[WHAT IS NEEDED]: Up to and including the line with "return rotor", please set down the entries below exactly, starting from the first line.

************

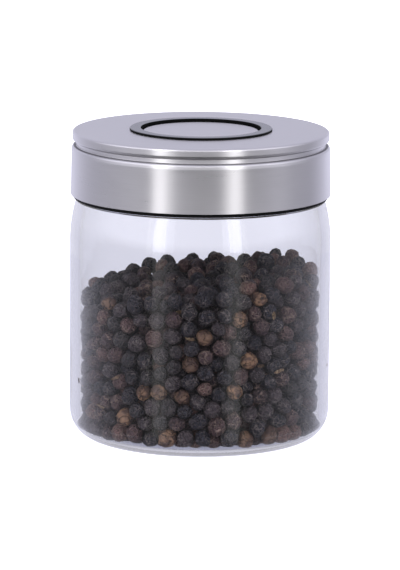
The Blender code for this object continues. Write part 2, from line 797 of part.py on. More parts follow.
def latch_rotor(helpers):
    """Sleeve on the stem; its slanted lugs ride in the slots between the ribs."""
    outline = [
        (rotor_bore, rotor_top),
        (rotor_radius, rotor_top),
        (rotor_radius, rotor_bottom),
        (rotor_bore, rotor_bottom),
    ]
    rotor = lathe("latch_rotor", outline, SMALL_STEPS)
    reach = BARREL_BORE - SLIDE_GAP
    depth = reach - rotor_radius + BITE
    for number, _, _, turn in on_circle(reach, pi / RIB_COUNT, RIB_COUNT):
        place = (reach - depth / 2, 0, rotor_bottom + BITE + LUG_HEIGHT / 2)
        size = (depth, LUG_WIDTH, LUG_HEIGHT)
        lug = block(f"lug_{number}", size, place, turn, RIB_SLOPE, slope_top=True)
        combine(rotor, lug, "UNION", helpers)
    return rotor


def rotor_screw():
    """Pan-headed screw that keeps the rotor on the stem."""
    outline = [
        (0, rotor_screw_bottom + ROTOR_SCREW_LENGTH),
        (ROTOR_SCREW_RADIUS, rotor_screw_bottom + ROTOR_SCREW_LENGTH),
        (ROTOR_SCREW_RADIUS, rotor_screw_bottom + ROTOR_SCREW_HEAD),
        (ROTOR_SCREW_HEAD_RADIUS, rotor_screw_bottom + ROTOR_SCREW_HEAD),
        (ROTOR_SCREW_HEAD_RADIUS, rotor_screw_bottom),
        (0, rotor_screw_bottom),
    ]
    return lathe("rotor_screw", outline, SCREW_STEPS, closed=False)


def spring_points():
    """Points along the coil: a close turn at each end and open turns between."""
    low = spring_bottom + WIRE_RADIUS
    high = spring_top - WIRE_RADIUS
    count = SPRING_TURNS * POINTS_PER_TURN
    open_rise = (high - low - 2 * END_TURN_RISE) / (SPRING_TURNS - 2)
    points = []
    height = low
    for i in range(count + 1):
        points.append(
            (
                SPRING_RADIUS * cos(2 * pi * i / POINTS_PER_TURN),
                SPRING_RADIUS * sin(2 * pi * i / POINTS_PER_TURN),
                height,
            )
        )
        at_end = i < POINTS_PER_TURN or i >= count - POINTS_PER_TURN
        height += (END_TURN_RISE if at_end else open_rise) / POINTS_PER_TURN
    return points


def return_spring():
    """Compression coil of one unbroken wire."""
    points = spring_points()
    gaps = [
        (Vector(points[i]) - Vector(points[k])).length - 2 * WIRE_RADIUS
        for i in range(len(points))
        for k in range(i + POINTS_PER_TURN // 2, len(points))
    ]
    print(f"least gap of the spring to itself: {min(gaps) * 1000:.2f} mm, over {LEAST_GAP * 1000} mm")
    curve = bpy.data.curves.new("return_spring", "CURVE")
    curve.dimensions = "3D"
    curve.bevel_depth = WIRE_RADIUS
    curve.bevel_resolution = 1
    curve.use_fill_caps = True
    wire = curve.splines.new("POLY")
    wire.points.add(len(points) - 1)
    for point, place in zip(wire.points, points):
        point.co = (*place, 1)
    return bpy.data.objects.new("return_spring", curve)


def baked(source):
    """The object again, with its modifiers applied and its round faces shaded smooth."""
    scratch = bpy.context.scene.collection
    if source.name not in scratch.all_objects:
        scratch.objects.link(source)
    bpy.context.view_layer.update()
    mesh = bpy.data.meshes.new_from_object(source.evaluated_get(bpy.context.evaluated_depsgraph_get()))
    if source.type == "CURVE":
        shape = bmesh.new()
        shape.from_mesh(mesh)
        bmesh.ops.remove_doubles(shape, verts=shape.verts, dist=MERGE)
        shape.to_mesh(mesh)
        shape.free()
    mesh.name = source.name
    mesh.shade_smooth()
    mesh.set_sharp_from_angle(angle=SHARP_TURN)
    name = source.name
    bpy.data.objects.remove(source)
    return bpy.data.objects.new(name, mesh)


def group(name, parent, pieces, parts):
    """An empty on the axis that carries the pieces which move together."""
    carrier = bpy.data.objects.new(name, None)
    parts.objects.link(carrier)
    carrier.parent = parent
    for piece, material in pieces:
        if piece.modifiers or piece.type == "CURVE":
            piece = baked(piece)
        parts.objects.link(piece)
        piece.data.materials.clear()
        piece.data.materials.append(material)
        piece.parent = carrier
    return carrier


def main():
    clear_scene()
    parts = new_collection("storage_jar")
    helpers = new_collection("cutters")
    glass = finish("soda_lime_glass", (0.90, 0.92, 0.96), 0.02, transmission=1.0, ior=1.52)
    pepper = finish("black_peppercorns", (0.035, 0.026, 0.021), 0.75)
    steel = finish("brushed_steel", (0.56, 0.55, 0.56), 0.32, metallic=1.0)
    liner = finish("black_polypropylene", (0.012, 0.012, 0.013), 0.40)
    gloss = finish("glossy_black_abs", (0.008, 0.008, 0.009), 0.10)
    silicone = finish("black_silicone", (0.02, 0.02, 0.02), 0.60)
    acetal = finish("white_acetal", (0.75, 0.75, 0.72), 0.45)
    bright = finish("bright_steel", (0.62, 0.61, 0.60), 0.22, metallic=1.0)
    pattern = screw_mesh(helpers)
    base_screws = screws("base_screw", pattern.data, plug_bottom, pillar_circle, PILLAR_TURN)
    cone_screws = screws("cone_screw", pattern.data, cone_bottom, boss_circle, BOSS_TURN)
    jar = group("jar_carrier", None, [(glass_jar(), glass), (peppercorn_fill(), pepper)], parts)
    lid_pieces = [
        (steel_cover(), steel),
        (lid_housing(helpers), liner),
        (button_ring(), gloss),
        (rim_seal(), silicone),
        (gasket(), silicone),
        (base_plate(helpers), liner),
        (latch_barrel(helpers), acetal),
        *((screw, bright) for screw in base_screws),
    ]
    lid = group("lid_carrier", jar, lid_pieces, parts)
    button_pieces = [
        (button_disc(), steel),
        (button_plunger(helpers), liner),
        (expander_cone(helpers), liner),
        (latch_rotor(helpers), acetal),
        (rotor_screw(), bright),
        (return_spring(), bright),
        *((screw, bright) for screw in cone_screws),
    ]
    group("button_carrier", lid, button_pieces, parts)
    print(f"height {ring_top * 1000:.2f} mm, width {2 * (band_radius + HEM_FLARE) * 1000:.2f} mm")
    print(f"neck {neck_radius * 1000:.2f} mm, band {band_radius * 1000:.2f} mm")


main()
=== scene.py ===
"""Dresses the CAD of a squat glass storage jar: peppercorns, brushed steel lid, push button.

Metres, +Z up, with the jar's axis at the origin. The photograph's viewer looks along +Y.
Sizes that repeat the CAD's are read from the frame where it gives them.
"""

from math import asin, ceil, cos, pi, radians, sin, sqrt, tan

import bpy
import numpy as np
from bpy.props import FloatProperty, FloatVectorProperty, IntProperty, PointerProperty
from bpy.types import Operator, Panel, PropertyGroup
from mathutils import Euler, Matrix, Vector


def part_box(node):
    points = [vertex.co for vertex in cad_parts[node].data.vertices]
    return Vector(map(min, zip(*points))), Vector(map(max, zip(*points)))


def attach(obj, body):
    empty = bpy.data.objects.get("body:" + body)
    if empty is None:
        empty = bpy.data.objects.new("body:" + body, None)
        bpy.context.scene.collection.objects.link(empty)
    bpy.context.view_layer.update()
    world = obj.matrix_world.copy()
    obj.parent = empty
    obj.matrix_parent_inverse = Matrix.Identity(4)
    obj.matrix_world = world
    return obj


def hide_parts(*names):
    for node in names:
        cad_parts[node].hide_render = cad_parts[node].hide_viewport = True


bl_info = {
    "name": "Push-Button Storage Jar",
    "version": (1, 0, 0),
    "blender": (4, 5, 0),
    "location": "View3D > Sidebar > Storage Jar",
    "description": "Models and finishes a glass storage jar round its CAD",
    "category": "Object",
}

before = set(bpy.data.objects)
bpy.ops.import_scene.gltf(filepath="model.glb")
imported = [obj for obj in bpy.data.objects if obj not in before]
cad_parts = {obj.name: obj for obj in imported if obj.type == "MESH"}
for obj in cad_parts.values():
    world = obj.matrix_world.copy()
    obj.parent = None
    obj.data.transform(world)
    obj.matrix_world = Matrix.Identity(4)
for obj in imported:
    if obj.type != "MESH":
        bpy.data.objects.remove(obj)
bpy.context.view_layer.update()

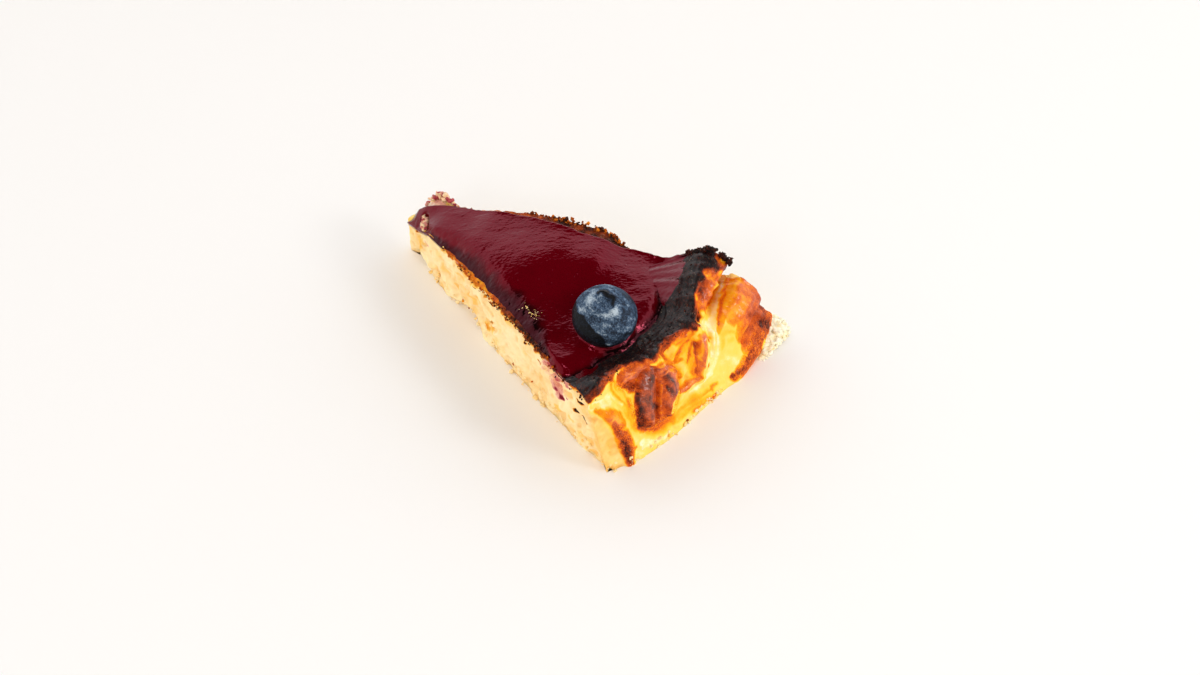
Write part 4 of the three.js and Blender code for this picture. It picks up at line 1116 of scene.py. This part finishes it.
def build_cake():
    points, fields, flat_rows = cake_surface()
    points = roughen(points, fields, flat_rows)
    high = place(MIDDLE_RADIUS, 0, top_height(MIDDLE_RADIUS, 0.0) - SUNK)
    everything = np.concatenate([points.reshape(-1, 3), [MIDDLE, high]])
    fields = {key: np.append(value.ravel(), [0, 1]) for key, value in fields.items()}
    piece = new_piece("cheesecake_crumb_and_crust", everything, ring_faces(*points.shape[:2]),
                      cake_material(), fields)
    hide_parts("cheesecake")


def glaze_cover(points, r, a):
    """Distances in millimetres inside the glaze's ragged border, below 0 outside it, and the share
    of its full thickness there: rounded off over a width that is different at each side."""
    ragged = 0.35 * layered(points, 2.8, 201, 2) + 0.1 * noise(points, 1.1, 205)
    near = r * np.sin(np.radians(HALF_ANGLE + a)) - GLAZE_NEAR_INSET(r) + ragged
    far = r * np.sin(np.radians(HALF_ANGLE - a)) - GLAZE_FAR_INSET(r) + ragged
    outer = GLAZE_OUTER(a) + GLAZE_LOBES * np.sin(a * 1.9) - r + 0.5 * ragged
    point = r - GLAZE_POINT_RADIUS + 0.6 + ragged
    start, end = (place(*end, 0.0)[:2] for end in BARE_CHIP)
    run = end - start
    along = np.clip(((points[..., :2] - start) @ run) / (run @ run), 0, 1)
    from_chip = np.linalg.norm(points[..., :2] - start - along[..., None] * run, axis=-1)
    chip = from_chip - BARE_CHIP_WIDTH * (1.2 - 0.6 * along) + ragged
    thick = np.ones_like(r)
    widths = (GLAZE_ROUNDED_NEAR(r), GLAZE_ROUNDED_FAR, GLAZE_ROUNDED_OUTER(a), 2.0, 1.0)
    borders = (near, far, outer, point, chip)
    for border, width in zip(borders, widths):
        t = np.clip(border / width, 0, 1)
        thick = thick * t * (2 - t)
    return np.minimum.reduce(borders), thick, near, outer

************

[WRITTEN SOLUTION]:
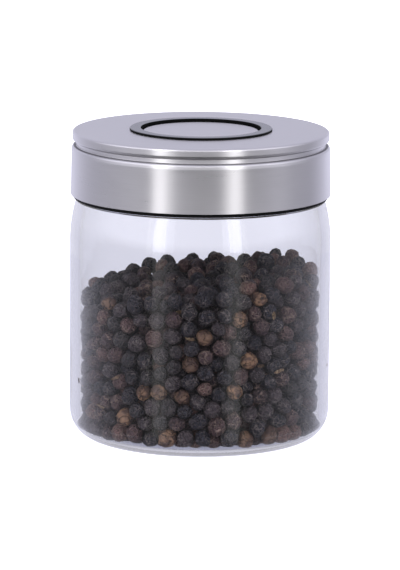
The Blender code for this object continues. Write part 2, from line 797 of part.py on. More parts follow.
def latch_rotor(helpers):
    """Sleeve on the stem; its slanted lugs ride in the slots between the ribs."""
    outline = [
        (rotor_bore, rotor_top),
        (rotor_radius, rotor_top),
        (rotor_radius, rotor_bottom),
        (rotor_bore, rotor_bottom),
    ]
    rotor = lathe("latch_rotor", outline, SMALL_STEPS)
    reach = BARREL_BORE - SLIDE_GAP
    depth = reach - rotor_radius + BITE
    for number, _, _, turn in on_circle(reach, pi / RIB_COUNT, RIB_COUNT):
        place = (reach - depth / 2, 0, rotor_bottom + BITE + LUG_HEIGHT / 2)
        size = (depth, LUG_WIDTH, LUG_HEIGHT)
        lug = block(f"lug_{number}", size, place, turn, RIB_SLOPE, slope_top=True)
        combine(rotor, lug, "UNION", helpers)
    return rotor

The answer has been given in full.